• [SUPPLIED INFORMATION]:
........
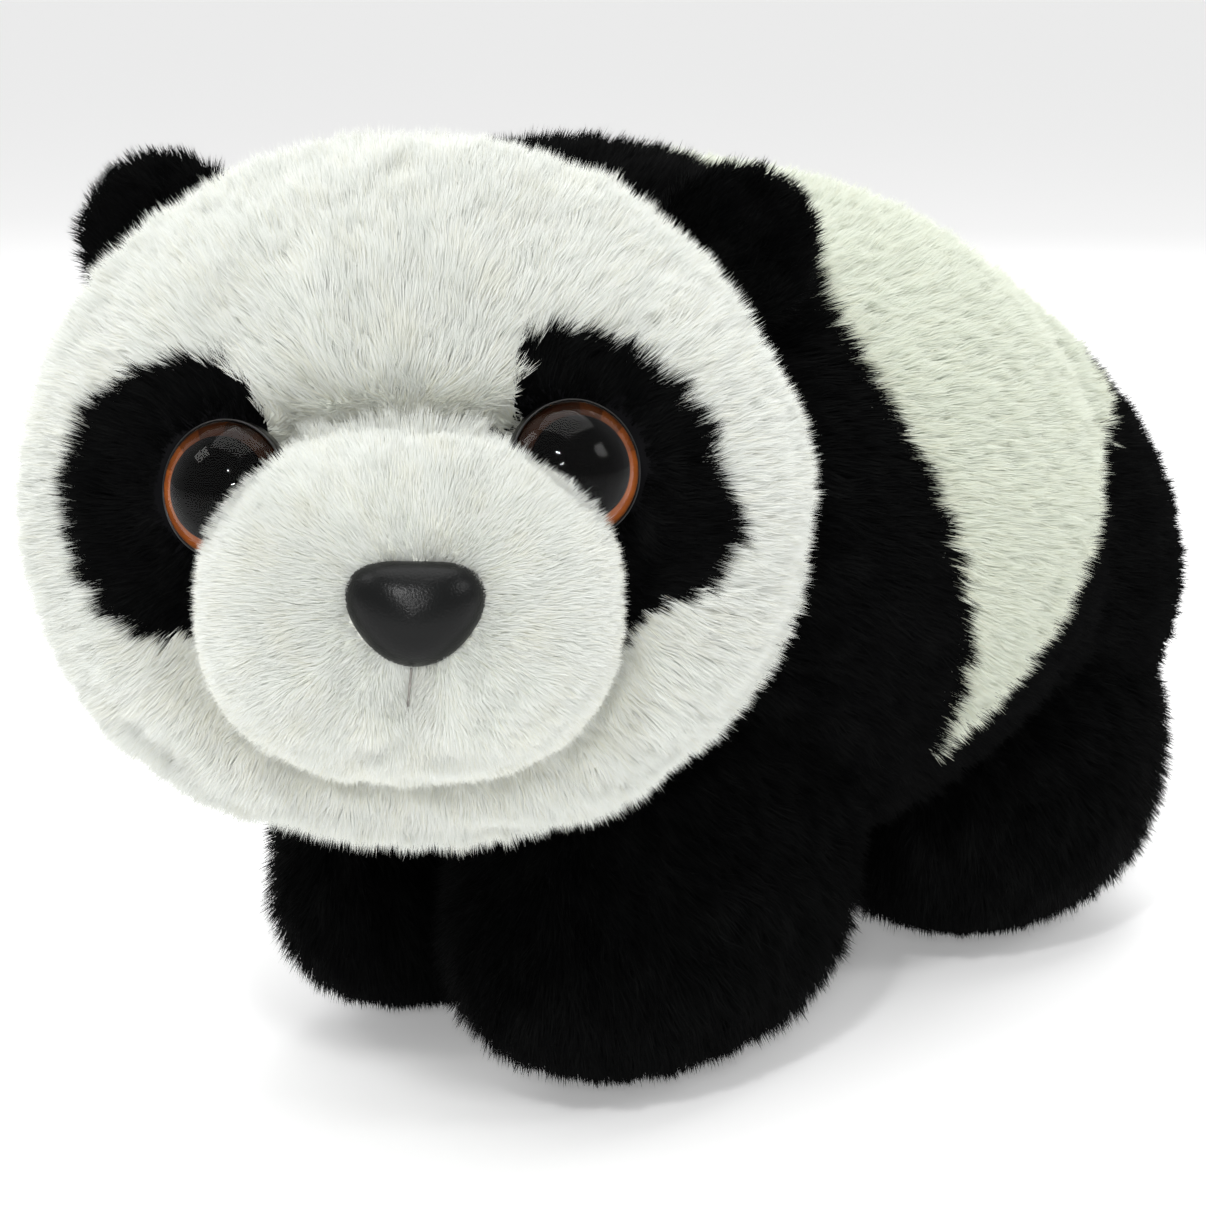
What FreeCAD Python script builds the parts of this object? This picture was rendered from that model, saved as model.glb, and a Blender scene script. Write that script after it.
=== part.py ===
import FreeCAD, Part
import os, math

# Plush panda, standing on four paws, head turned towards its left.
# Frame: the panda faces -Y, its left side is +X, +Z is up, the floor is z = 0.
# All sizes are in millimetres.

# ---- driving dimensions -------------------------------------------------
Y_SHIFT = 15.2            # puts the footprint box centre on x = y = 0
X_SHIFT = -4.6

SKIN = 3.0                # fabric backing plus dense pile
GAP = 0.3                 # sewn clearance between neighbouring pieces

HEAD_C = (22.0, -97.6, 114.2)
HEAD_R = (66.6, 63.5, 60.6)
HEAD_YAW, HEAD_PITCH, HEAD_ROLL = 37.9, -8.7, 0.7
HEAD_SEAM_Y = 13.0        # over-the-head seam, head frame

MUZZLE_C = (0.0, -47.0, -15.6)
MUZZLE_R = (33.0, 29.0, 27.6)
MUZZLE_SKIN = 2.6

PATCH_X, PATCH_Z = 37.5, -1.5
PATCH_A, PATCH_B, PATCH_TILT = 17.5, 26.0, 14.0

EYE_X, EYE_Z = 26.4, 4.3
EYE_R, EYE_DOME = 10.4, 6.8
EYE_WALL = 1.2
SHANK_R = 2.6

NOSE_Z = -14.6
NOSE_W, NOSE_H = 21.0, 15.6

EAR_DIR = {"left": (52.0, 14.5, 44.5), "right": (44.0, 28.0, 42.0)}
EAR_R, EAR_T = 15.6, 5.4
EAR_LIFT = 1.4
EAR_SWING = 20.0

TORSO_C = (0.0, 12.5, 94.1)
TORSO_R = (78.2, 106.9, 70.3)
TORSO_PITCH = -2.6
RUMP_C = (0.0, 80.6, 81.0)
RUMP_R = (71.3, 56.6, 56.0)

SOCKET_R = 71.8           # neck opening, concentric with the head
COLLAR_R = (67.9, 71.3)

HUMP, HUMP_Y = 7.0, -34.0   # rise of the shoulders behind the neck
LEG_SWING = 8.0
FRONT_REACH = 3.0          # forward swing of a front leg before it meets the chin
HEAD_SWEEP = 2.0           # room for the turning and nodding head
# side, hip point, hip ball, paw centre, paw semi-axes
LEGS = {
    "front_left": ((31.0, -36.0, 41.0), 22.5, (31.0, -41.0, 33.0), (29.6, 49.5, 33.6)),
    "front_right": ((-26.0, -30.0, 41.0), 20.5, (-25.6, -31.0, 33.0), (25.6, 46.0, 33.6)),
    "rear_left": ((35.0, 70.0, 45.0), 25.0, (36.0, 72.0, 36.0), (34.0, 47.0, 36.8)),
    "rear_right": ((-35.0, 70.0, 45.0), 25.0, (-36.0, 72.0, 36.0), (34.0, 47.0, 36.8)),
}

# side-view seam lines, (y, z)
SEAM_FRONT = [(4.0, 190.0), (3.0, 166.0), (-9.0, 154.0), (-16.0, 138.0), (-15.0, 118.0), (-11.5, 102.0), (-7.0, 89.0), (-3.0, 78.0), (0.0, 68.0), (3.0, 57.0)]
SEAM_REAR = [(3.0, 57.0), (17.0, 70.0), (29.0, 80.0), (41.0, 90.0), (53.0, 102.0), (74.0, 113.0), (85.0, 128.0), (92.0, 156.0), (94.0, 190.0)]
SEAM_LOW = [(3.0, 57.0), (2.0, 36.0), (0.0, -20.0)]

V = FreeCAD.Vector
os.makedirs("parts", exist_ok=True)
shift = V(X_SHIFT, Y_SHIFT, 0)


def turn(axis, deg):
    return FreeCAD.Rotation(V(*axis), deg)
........
• [PROBLEM DESCRIPTION]: Please repeat word for word the lines above that run from the beginning through the line containing "COLLAR_R = (67.9, 71.3)", keeping both the first and that last line.

• [OUTPUT FOR THIS TASK]:
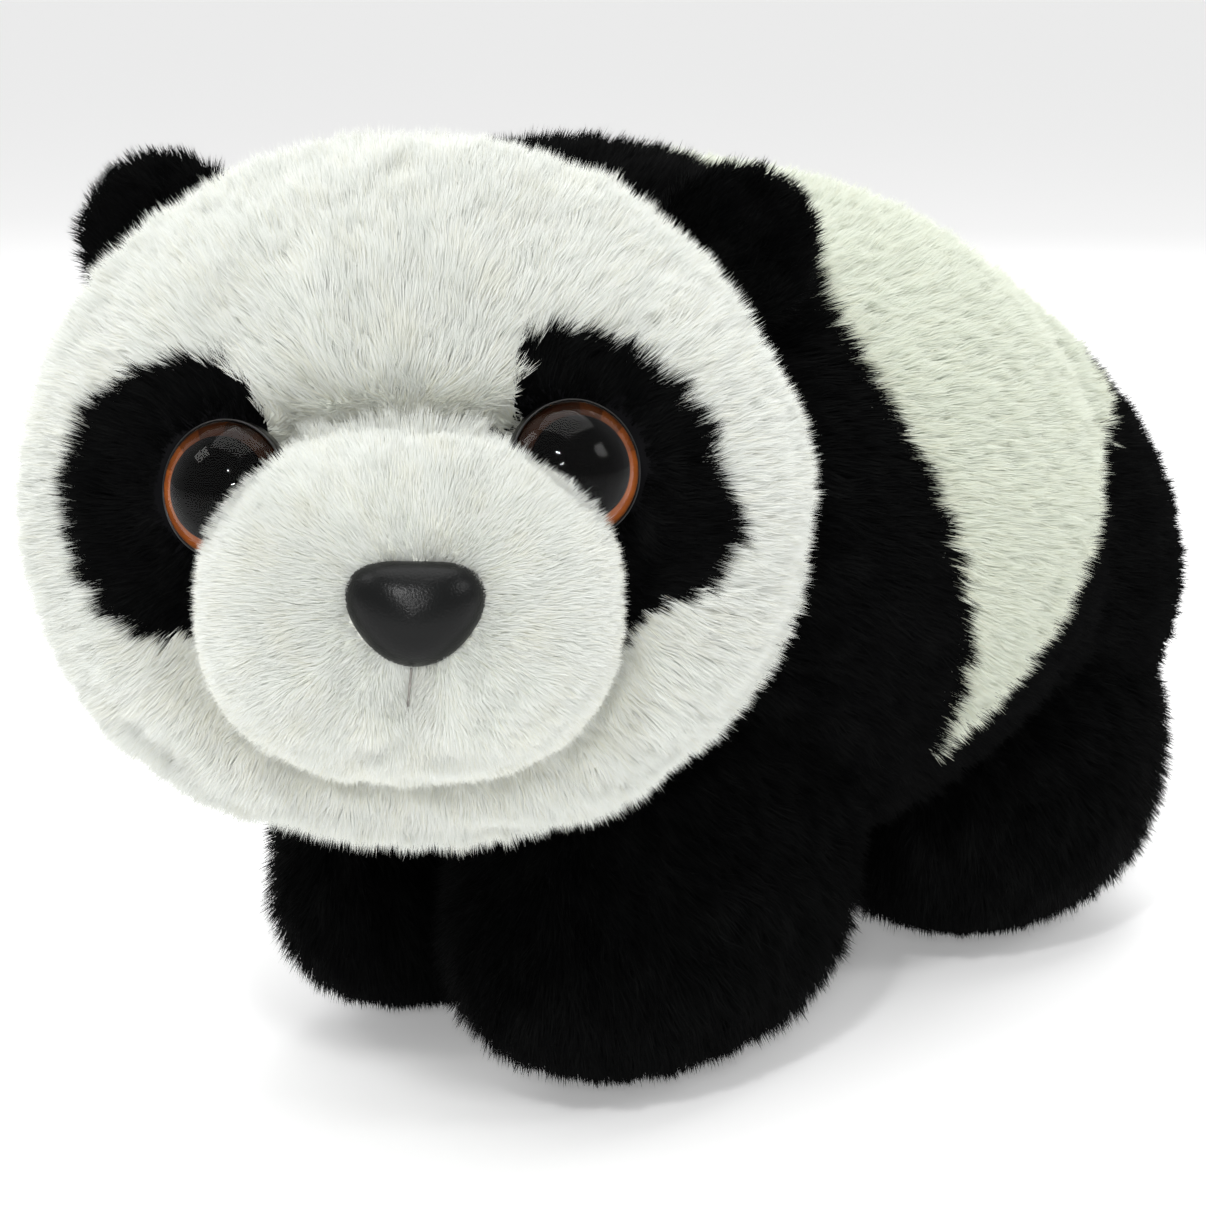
What FreeCAD Python script builds the parts of this object? This picture was rendered from that model, saved as model.glb, and a Blender scene script. Write that script after it.
=== part.py ===
import FreeCAD, Part
import os, math

# Plush panda, standing on four paws, head turned towards its left.
# Frame: the panda faces -Y, its left side is +X, +Z is up, the floor is z = 0.
# All sizes are in millimetres.

# ---- driving dimensions -------------------------------------------------
Y_SHIFT = 15.2            # puts the footprint box centre on x = y = 0
X_SHIFT = -4.6

SKIN = 3.0                # fabric backing plus dense pile
GAP = 0.3                 # sewn clearance between neighbouring pieces

HEAD_C = (22.0, -97.6, 114.2)
HEAD_R = (66.6, 63.5, 60.6)
HEAD_YAW, HEAD_PITCH, HEAD_ROLL = 37.9, -8.7, 0.7
HEAD_SEAM_Y = 13.0        # over-the-head seam, head frame

MUZZLE_C = (0.0, -47.0, -15.6)
MUZZLE_R = (33.0, 29.0, 27.6)
MUZZLE_SKIN = 2.6

PATCH_X, PATCH_Z = 37.5, -1.5
PATCH_A, PATCH_B, PATCH_TILT = 17.5, 26.0, 14.0

EYE_X, EYE_Z = 26.4, 4.3
EYE_R, EYE_DOME = 10.4, 6.8
EYE_WALL = 1.2
SHANK_R = 2.6

NOSE_Z = -14.6
NOSE_W, NOSE_H = 21.0, 15.6

EAR_DIR = {"left": (52.0, 14.5, 44.5), "right": (44.0, 28.0, 42.0)}
EAR_R, EAR_T = 15.6, 5.4
EAR_LIFT = 1.4
EAR_SWING = 20.0

TORSO_C = (0.0, 12.5, 94.1)
TORSO_R = (78.2, 106.9, 70.3)
TORSO_PITCH = -2.6
RUMP_C = (0.0, 80.6, 81.0)
RUMP_R = (71.3, 56.6, 56.0)

SOCKET_R = 71.8           # neck opening, concentric with the head
COLLAR_R = (67.9, 71.3)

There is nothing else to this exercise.